A second way is to convert the string text to an array of words, as you have done2:
myArray = text.split
If you don't mind, I'd like to call this:
words = text.split
as I find that more expressive.3
The most direct way to determine the number of times 'candy' appears is to use the method Enumberable#count, like this:
words.count('candy')
You can also use the array difference method, Array#-, as you noted:
words.size - (words - ['candy']).size
If you wish to know the number of times either 'candy' or 'gram' appears, you could of course do the above for each and sum the two counts. Some other ways are:
words.size - (myArray - ['candy', 'gram']).size
words.count { |word| word == 'candy' || word = 'gram' }
words.count { |word| ['candy', 'gram'].include?(word) }
Determine the frequency of all words that appear in the text
Your use of a hash with a default value of zero was a good choice:
def frequency_of_all_words(words)
frequency = Hash.new(0)
words.each { |word| frequency[word] +=1 }
frequency
end
I wrote this as a method to emphasize that words.each... does not return frequency. Often you would see this written more compactly using the method Enumerable#each_with_object, which returns the hash ("object"):
def frequency_of_all_words(words)
words.each_with_object(Hash.new(0)) { |word, h| h[word] +=1 }
end
Once you have the hash frequency you can sort it as you did:
frequency.sort_by {|word, freq| freq }
or
frequency.sort_by(&:last)
which you could write:
frequency.sort_by {|_, freq| freq }
since you aren't using the first block variable. If you wanted the most frequent words first:
frequency.sort_by(&:last).reverse
or
frequency.sort_by {|_, freq| -freq }
All of these will give you an array. If you want to convert it back to a hash (with the largest values first, say):
Hash[frequency.sort_by(&:last).reverse]
or in Ruby 2.0+,
frequency.sort_by(&:last).reverse.to_h
Count the number of times a substring appears
Now let's count the number of times the string 'candy gram' appears. You might think we could use String#scan on the string holding the entire file, as we did earlier4:
text.scan(/\bcandy gram\b/).size
The first problem is that this won't catch 'candy\ngram'; i.e., when the words are separated by a newline character. We could fix that by changing the regex to /\bcandy\sgram\b/. A second problem is that 'candy gram' might have been 'candy. Gram' in the file, in which case you might not want to count it.

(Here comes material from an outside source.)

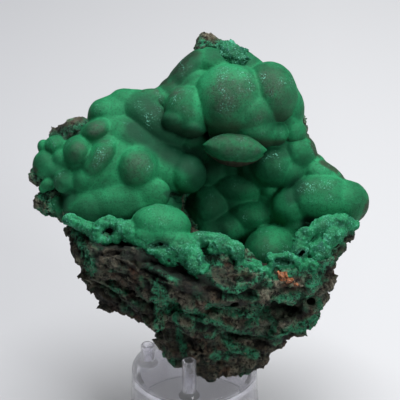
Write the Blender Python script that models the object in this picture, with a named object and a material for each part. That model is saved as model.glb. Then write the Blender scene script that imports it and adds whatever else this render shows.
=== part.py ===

A better way is to use the method Enumerable#each_cons on the array words. The easiest way to show you how that works is by example:
words = %w{ check for candy gram here candy gram again }
#=> ["check", "for", "candy", "gram", "here", "candy", "gram", "again"]
enum = words.each_cons(2)
#=> #<Enumerator: ["check", "for", "candy", "gram", "here", "candy",
# "gram", "again"]:each_cons(2)>
enum.to_a
#=> [["check", "for"], ["for", "candy"], ["candy", "gram"],
# ["gram", "here"], ["here", "candy"], ["candy", "gram"],
# ["gram", "again"]]
each_cons(2) returns an enumerator; I've converted it to an array to display its contents.
So we can write
words.each_cons(2).map { |word_pair| word_pair.join(' ') }
#=> ["check for", "for candy", "candy gram", "gram here",
# "here candy", "candy gram", "gram again"]
and lastly:
words.each_cons(2).map { |word_pair|
word_pair.join(' ') }.count { |s| s == 'candy gram' }
#=> 2
1 If you also wanted to keep dashes, for hyphenated words, change the regex to /[^-a-z]/ or /[^a-z-]/.
2 Note from String#split that .split is the same as both .split(' ') and .split(/\s+/)).
3 Also, Ruby's naming convention is to use lower-case letters and underscores ("snake-case") for variables and methods, such as my_array.